The meteoric rise of these early adopters inspired many entrepreneurs to start their own subscription businesses or add their own subscription models in an attempt to soak up the perceivable addressable market and capitalize on the holy grail of recurring revenues. This led to a "subscription boom", and many questioned if it was a fad or here to stay.
Meanwhile, Shopify and Amazon continued to help facilitate the mass adoption of transactional ecommerce by businesses and consumers. Shopify's app store in particular allowed developers to push the limits of transactional online ecommerce with clever and innovative ways to maximize profit.
Models including curation, replenishment, access, and more became more defined under the umbrella of "subscription". Key metrics and terminology were adopted from the more mature SaaS industry, which had already been using a subscription-driven model for quite some time.
Consumers slowly became used to subscriptions as their exposure to them increased. Not only did they love the convenience, but they also grew fond of this new breed of brands that they could both experience and relate to.
In 2020, the pandemic took hold of the world, and further accelerated the adoption of online retail as well as the need and willingness to subscribe to services. Many local retail businesses adapted by introducing subscription models.
Entrepreneurs and businesses were stuck on “this or that” thinking, lacking the mental framework and technology to seamlessly merge their business model while prioritizing subscription. This led to the perpetuation of poor execution as newcomers didn’t have good examples for inspiration. The market was awkwardly yet admirably trying to create a different type of business, but despite entrepreneurs having an idea about what they wanted to achieve, they didn’t have the means to bring it to life.
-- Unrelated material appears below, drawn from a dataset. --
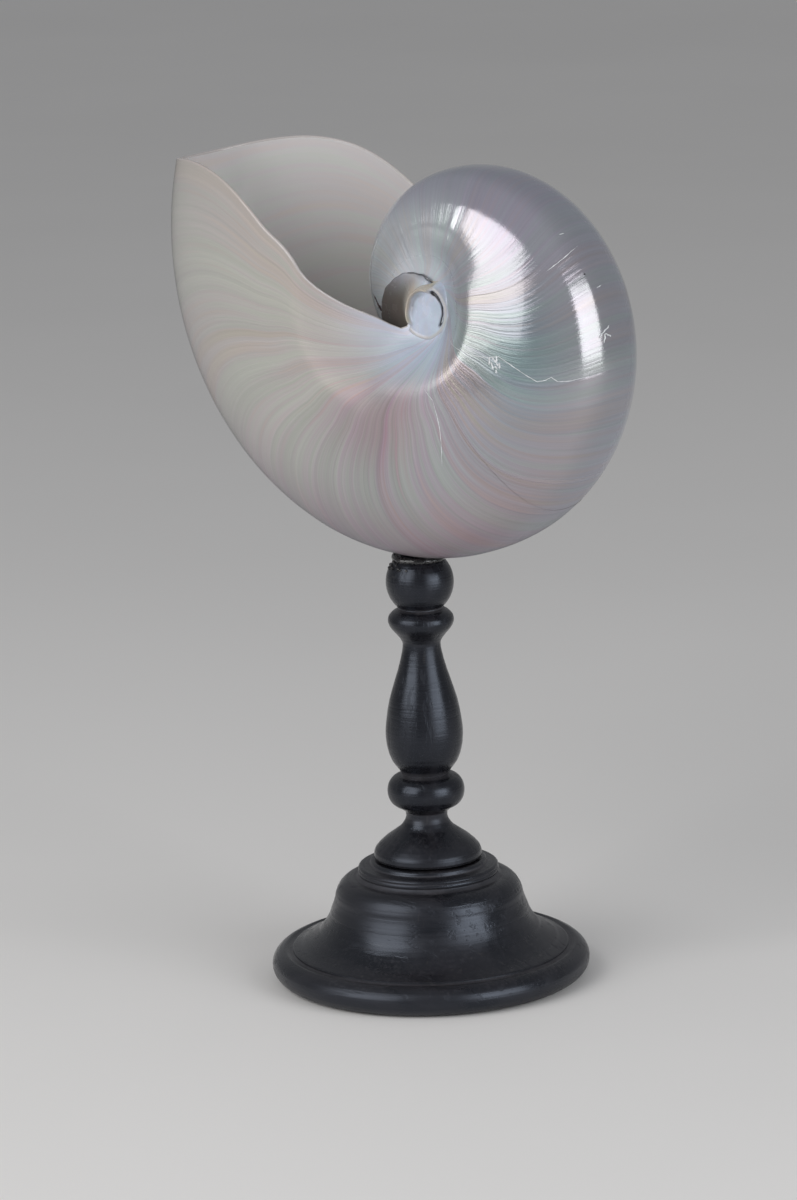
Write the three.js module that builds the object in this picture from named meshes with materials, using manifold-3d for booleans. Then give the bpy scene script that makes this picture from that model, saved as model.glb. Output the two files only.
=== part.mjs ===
// A pearl nautilus shell, polished to the nacre, on a two-piece turned stand.
// Millimetres, +Z up, origin at the centre of the foot's underside. The shell's plane of
// symmetry is the XZ plane: mouth up and toward -X, coil axis along Y.
import * as THREE from "three";
import { mergeVertices } from "three/addons/utils/BufferGeometryUtils.js";
import Module from "manifold-3d";

const wasm = await Module();
wasm.setup();

const clearance = 0.3;

// Foot: underside, rounded rim with a groove inside it, cove, bell wall and stepped top.
const footTopHeight = 37.8;
const footTopRadius = 17.5;
const wallRadius = 29.6;
const rimRadius = 50.1;
const rimMiddleRadius = 44.4;
const rimMiddleHeight = 4.7;
const rimHalfHeight = 5;
const rimGrooveRadius = 43.2;
const undersideRadius = 46.3;
const socketRadius = 6.3;
const socketFloor = 24;
const footSegments = 36;

// Stem: tenon, domed flange, neck, lower bead, vase, neck, collar and ball.
const tenonRadius = 6;
const flangeRadius = 17;
const flangeHeight = 38.1;
const neckRadius = 6.5;
const neckHeight = 51.2;
const lowerBeadRadius = 12.1;
const lowerBeadHeight = 59.7;
const vaseSeamHeight = 65.4;
const vaseSeamRadius = 7.5;
const vaseRadius = 12.1;
const upperNeckHeight = 106.3;
const upperNeckRadius = 5.9;
const collarRadius = 10.3;
const collarHeight = 114.2;
const ballRadius = 10.6;
const ballHeight = 126.6;
const stemSegments = 24;

// Shell: a logarithmic spiral that slows down a little as it grows. Growth is measured in
// radians along the outer edge, zero where the whorl points down and to the left.
const coilAxis = { x: 18, z: 215.9 };
const spiralRadius = 85.9;
const spiralGrowth = 0.1643;
const spiralSlowing = 0.0097;
const spiralZero = THREE.MathUtils.degToRad(242.75);
const whorlHalfWidth = 0.417;
const whorlNarrowing = 0.053;
const shoulder = 0.62;
const shoulderRadius = 0.14;
const umbilicalHalfWidth = 0.2085;
const outerSquareness = 2.43;
const innerSquareness = 2.55;
const callusRadius = 7;
const callusHalfWidth = 17.2;
const pocketHalfWidth = 13.5;
const dishFloor = 6.5;
const dishRadius = 34;
const coilDishFloor = 8.5;
const coilDishRadius = 24;
const pocketEnd = -190;
const pocketRun = 60;
const coilDishEnd = 25;
const coilDishRun = 50;
const coreRadius = 1.2;
const wallThickness = 1.4;
const lastSeptum = THREE.MathUtils.degToRad(-60);
const firstGrowth = THREE.MathUtils.degToRad(-470);
const septumDish = { share: 0.6, radial: 23, lateral: 23, along: 13 };

// Glue between ball and shell
const glueRing = { radius: 7.6, thickness: 1.7, height: 134.6 };
const glueBead = { radius: 2, at: [-8.2, -1.6, 134.2] };

// Growth angle of the lip in degrees at shares of the whorl radius, from the umbilicus to the
// outer edge.
const lipShares = [0.07, 0.1, 0.144, 0.2, 0.3, 0.47, 0.65, 0.8, 0.91, 1];
const lipAngles = [36, 27, 52, 68.5, 88, 94, 95, 91.8, 87.9, 84.4];

// A smooth curve through points [place, value], level at its first point.
function smoothCurve(places, values, at) {
  const last = places.length - 1;
  const x = Math.min(Math.max(at, places[0]), places[last]);
  const step = (i) => places[i + 1] - places[i];
  const slope = (i) => (values[i + 1] - values[i]) / step(i);
  const tangent = (i) => {
    if (i === 0) return 0;
    if (i === last) return slope(last - 1);
    return (slope(i - 1) * step(i) + slope(i) * step(i - 1)) / (step(i - 1) + step(i));
  };
  let i = 0;
  while (i < last - 1 && x > places[i + 1]) i += 1;
  const u = (x - places[i]) / step(i);
  const start = (1 + 2 * u) * (1 - u) ** 2 * values[i] + u * (1 - u) ** 2 * step(i) * tangent(i);
  const end = u * u * (3 - 2 * u) * values[i + 1] + u * u * (u - 1) * step(i) * tangent(i + 1);
  return start + end;
}

function smoothStep(x) {
  const u = Math.min(Math.max(x, 0), 1);
  return u * u * (3 - 2 * u);
}

function whorlRadius(growth) {
  return spiralRadius * Math.exp(spiralGrowth * growth - spiralSlowing * growth * growth);
}

// Share of the whorl radius and of the half width across a flank: 0 is the outer edge,
// 1 the umbilicus.
function crossSection(across) {
  if (across <= shoulder) {
    const turn = (Math.PI / 2) * (across / shoulder);
    return {
      out: shoulderRadius + (1 - shoulderRadius) * Math.cos(turn) ** (2 / outerSquareness),
      wide: whorlHalfWidth * Math.sin(turn) ** (2 / outerSquareness),
    };
  }
  const turn = (Math.PI / 2) * ((across - shoulder) / (1 - shoulder));
  const drop = Math.max(Math.cos(turn), 0) ** (2 / innerSquareness);
  return {
    out: shoulderRadius * (1 - Math.sin(turn) ** (2 / innerSquareness)),
    wide: umbilicalHalfWidth + (whorlHalfWidth - umbilicalHalfWidth) * drop,
  };
}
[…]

This is when we recognized that amongst all the noise, a new type of business had emerged. In a sense, it wasn't completely new — the companies mentioned earlier were all perfectly valid examples and had already been around for a long time — it just hadn't been articulated yet.
This new type of business isn't transactional, nor is it subscription-based or any of the sub-models within it. It isn't digital or physical, and it isn't online or retail. It's any and all of the above, but with a specific priority: subscription-first, where the primary sales intent is selling subscriptions.
The market naturally evolved and so did our product, but when we truly identified this new breed of business, we realized we had already been building the only subscription-first platform all along.
This new type of business is more value-aligned with customers than anything that came before it. It's also more advanced due to the complex needs of the business model behind it, which requires more sophisticated technology.
The businesses mentioned in the introduction required teams of engineers and millions in funding to bring their visions to life. Their only alternative was a shoehorned setup using multiple platforms and/or plugins.
We've identified the principles that make up a subscription-first business that other solutions fail to solve for, which largely explains many of the symptoms mentioned above.
Online subscription retail emerged around 10 years ago. Transactional and subscription models naturally converged, but the execution was generally bad due to a lack of mental frameworks, education, examples and tech – it was only accessible to well-funded businesses. We identify this new type of business as being "subscription-first", which is a hybrid business model with a primary focus of selling subscriptions. Our goal is to make it more accessible and easy to launch and run a well-executed subscription-first business that lives out the principles.